Look below for the line containing "in imported if"; from there through the line containing "cad_low, cad_high = object_bounds()", both lines included, please set down each line exactly and nothing else.

= Entries =
::::::::
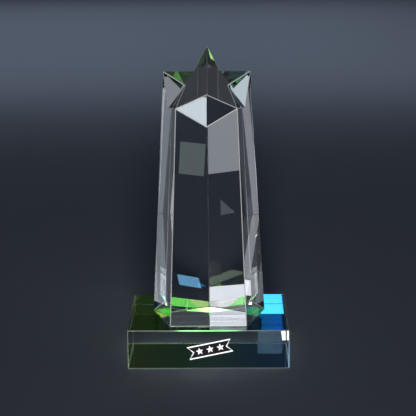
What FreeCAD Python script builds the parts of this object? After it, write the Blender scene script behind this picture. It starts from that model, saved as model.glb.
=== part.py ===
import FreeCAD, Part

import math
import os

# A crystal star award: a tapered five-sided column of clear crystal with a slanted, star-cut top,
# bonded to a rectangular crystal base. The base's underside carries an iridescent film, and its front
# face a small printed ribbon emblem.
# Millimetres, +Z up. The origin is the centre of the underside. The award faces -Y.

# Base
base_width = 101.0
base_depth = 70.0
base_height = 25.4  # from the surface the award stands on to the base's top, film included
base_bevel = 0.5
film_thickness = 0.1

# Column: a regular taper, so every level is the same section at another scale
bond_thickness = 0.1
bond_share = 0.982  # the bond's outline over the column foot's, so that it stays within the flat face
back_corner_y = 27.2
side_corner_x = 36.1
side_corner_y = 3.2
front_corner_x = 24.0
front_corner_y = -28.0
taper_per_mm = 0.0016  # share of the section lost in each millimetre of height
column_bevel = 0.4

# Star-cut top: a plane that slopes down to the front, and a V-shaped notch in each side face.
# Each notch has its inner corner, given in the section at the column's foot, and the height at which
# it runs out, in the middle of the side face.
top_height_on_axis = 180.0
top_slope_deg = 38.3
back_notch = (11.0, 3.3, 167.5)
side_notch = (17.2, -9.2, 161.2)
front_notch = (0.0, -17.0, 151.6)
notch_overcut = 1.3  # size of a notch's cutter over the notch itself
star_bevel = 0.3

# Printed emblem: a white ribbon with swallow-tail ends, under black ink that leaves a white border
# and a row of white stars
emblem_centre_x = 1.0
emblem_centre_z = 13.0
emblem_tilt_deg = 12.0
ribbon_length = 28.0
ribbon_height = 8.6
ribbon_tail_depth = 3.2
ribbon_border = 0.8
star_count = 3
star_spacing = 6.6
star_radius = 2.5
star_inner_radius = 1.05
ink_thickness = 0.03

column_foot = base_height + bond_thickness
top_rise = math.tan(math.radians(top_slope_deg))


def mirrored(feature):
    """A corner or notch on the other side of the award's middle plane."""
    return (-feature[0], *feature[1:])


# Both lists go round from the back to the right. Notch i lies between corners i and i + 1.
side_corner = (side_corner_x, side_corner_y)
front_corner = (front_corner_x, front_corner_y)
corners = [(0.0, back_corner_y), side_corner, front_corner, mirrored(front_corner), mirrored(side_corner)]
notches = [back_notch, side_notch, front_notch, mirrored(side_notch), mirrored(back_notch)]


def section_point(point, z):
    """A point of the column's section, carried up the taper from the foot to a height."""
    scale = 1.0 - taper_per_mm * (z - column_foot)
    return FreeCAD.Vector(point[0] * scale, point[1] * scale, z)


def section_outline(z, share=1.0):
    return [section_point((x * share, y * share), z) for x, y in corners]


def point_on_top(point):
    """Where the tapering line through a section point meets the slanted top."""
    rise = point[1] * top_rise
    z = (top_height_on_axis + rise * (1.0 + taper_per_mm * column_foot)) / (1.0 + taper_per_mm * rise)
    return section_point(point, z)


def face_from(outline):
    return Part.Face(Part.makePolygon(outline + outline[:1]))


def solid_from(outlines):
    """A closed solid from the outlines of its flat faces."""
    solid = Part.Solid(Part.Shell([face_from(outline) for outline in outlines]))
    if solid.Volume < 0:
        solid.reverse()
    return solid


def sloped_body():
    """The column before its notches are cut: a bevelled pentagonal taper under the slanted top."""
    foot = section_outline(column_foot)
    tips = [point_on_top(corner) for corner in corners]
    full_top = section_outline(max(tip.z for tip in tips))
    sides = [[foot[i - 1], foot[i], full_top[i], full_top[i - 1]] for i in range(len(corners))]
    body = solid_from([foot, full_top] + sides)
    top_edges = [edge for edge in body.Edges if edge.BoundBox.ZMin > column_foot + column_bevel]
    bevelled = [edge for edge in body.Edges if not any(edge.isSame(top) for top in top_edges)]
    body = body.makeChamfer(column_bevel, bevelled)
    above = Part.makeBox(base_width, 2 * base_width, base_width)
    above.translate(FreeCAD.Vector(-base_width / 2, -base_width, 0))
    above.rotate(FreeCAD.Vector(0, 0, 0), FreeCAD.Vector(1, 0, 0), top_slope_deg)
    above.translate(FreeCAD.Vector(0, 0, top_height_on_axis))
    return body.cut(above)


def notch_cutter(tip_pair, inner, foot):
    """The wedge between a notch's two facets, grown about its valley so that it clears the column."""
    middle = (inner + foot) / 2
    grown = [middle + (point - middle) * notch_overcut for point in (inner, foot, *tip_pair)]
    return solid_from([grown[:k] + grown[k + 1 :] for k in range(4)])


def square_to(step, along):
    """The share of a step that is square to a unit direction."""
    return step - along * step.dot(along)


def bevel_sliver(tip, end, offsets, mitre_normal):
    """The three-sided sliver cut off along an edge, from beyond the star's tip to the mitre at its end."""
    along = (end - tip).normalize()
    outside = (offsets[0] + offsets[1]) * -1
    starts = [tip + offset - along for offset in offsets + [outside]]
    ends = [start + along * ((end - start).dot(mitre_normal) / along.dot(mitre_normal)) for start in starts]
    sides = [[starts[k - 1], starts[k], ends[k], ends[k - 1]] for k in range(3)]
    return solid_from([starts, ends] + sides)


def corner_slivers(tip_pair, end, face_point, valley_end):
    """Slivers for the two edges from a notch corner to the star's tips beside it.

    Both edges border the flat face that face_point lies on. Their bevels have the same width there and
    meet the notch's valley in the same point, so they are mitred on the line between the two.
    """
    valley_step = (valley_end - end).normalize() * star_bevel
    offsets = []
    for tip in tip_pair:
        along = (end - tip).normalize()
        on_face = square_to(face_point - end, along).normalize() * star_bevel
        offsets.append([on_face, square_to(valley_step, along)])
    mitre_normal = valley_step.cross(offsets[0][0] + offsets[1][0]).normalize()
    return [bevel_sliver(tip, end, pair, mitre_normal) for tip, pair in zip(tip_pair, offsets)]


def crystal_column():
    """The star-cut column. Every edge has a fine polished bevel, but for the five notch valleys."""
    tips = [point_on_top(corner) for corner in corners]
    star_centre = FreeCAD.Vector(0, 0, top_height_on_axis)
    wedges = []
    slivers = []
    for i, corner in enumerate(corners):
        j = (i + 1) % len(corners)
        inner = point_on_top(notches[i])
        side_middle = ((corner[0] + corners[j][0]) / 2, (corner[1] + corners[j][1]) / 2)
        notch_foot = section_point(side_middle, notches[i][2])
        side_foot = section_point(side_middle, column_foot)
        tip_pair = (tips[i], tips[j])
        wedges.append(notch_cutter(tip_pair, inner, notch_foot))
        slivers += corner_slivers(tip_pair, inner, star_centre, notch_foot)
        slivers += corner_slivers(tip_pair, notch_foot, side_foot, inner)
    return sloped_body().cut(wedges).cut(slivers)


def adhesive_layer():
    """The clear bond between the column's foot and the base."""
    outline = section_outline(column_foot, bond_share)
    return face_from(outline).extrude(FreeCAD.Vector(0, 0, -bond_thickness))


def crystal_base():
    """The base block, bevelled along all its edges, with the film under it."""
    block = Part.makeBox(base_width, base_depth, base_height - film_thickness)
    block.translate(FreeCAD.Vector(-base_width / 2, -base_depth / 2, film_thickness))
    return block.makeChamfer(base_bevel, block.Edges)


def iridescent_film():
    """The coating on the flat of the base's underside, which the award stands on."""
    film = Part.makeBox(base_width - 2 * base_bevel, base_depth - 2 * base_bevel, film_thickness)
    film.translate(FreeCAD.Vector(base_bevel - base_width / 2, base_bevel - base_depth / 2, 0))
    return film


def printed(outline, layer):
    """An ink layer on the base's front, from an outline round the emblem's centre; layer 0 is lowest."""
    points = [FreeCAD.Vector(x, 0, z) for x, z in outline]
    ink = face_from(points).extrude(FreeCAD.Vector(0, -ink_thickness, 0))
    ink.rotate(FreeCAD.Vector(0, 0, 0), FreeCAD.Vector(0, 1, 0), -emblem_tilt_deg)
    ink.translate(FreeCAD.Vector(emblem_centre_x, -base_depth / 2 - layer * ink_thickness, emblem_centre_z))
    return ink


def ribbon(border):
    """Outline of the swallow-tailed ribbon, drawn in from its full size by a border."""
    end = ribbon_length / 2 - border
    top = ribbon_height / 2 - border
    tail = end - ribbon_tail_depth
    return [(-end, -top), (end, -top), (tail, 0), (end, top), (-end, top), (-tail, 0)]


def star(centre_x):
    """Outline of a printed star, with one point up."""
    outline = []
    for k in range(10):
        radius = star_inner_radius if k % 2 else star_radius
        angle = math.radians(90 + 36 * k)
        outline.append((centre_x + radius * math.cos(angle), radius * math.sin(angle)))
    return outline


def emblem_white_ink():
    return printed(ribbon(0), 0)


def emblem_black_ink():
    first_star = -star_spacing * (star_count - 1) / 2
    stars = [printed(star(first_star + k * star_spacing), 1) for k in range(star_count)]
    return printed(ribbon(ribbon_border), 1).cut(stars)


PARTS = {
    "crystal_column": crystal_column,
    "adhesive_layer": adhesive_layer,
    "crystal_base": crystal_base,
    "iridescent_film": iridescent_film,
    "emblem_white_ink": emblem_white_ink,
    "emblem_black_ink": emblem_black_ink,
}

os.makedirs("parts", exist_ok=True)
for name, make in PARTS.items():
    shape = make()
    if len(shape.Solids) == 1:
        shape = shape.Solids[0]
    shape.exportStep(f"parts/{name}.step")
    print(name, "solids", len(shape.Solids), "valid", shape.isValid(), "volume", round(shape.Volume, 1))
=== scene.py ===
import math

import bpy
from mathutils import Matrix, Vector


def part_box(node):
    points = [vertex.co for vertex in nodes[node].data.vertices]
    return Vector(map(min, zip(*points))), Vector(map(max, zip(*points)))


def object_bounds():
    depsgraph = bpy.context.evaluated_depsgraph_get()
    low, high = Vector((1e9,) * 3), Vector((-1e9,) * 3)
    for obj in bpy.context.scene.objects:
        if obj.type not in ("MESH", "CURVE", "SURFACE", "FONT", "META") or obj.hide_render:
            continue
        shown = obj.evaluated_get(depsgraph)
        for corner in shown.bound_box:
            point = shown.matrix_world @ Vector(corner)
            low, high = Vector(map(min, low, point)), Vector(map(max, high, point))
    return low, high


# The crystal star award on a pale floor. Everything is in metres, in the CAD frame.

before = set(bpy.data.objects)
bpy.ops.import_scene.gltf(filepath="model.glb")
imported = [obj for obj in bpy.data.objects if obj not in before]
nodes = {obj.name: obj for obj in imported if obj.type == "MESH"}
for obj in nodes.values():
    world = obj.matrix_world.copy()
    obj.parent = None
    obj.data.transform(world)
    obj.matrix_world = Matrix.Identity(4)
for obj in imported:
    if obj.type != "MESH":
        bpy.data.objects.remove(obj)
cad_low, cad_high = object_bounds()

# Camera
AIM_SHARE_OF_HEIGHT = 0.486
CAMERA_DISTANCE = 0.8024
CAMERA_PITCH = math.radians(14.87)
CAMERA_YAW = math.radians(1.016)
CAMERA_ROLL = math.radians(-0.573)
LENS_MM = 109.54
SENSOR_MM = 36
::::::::
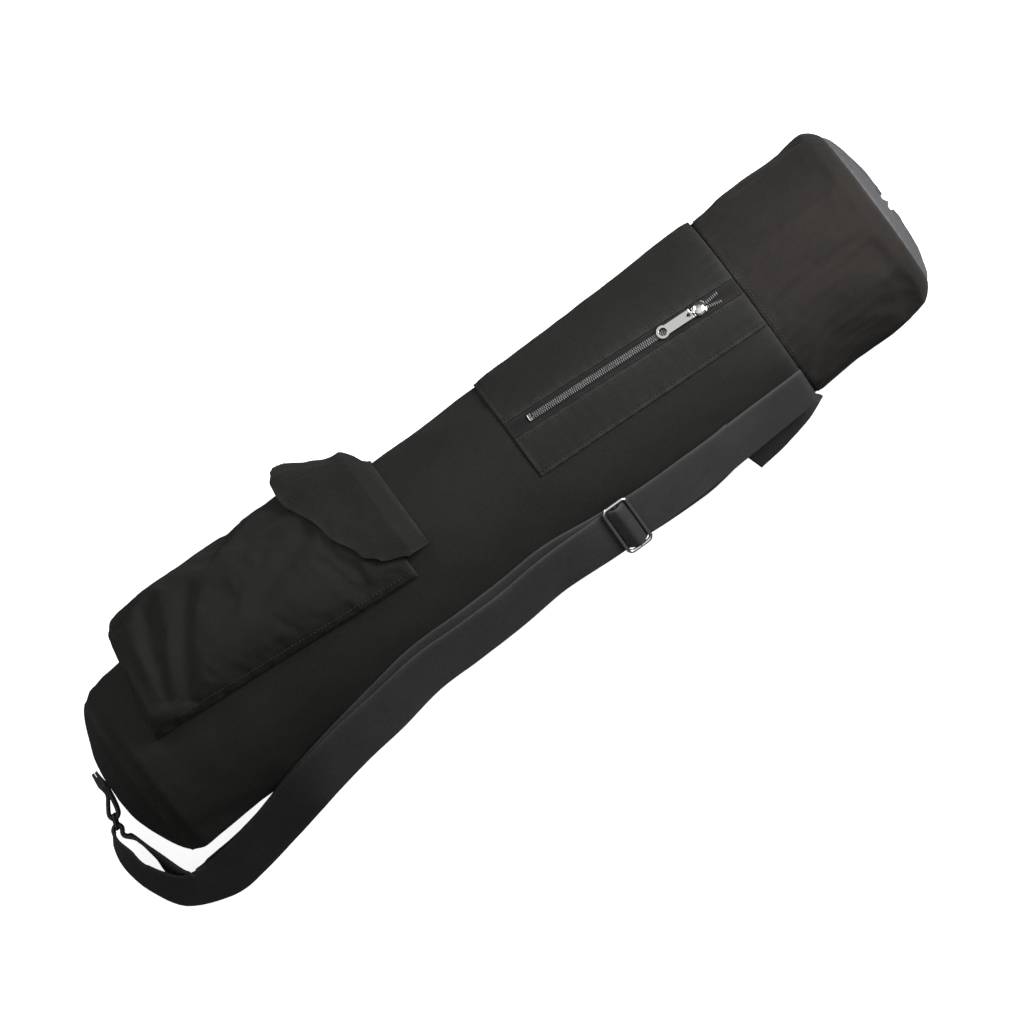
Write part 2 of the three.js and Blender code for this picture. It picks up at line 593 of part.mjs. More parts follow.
::::::::
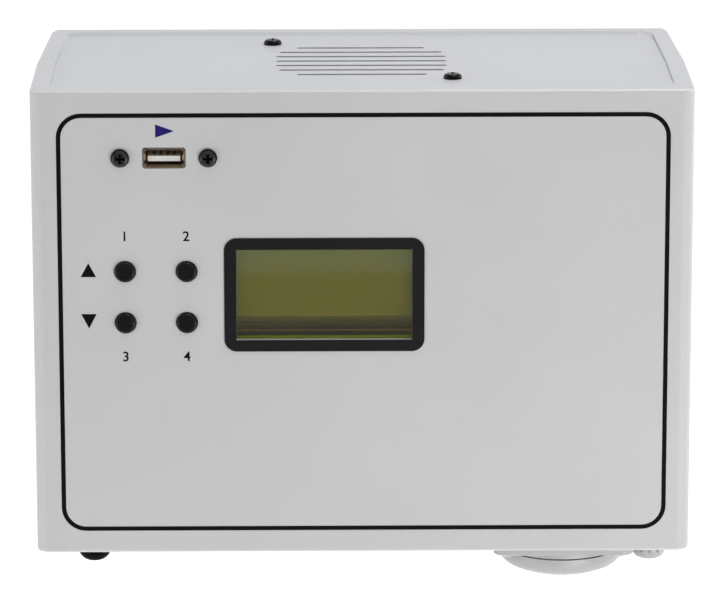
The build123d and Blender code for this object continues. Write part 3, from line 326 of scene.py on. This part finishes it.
::::::::
= Result =
nodes = {obj.name: obj for obj in imported if obj.type == "MESH"}
for obj in nodes.values():
    world = obj.matrix_world.copy()
    obj.parent = None
    obj.data.transform(world)
    obj.matrix_world = Matrix.Identity(4)
for obj in imported:
    if obj.type != "MESH":
        bpy.data.objects.remove(obj)
cad_low, cad_high = object_bounds()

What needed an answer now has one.